8. So far as the question of stale claim is concerned, learned counsel for the petitioner has relied upon a decision reported in The Nedungadi Bank Ltd. v. K. P. Madhavankutty and Ors. AIR 2000 SC 839 : 2000-I-LLJ-561. The Apex Court in the said decision held that law does not prescribe any time limit for the appropriate Government to exercise its powers under Section 10 of the Act. It is not that this power can be exercised at any point of time and to revive matters which had since been settled. Power is to be exercised reasonably and in a rational manner. In the aforesaid decision the delinquent-employee was dismissed from service after enquiry. Appeal filed by the said employee was also rejected. Seven years thereafter, the employee complained of discrimination on the ground that two other dismissed employees were reinstated.
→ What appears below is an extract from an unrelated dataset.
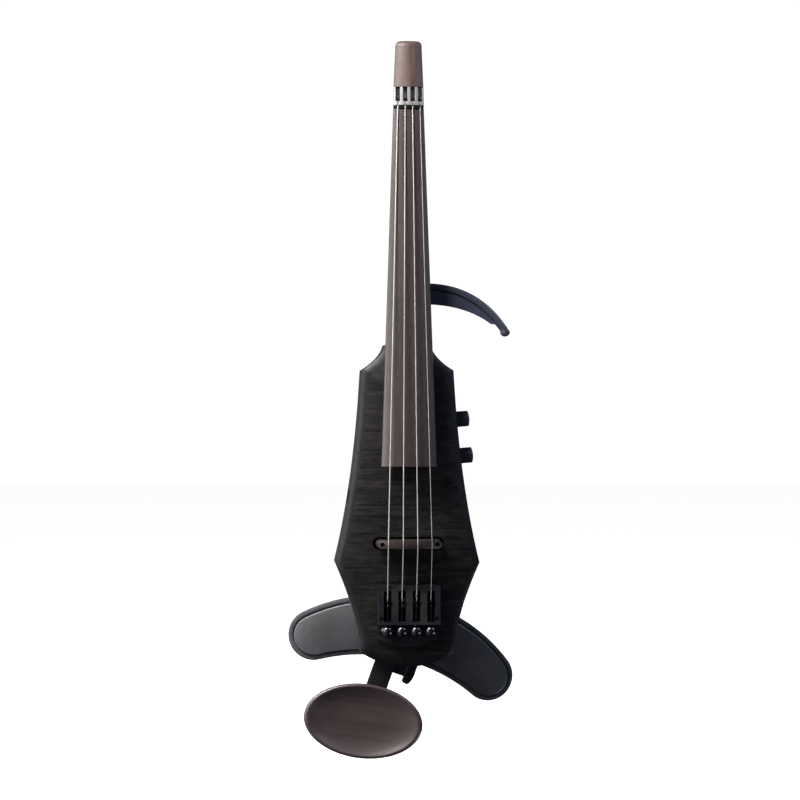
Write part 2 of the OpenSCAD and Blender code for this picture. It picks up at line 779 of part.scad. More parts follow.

Under what circumstances they were dismissed and subsequently reinstated were not mentioned. In those circumstances, the Apex Court held that complaint made after lapse of 7 years giving rise to industrial dispute was bad. In the present case, as it appears from the evidence of opposite party No. 2 that he was refused employment with effect from May 2, 1987 and after refusal of employment to him two of his Juniors Radhu Maharana and Banamali Mantri were taken into service. He has brought the matter to the notice of the Executive Engineer through letter sent by certificate of posting. He also made several representations and the postal receipts were marked as Exts. 1 to 1/i. Since the Executive Engineer did not listen he raised the dispute in the Labour Office. After conciliation failed, a reference was made to the Labour Court. Under such circumstances, it cannot be held that the claim of the petitioner was a stale one and could not have been referred for adjudication.

9. I do not find any merit in the writ application and the same is dismissed.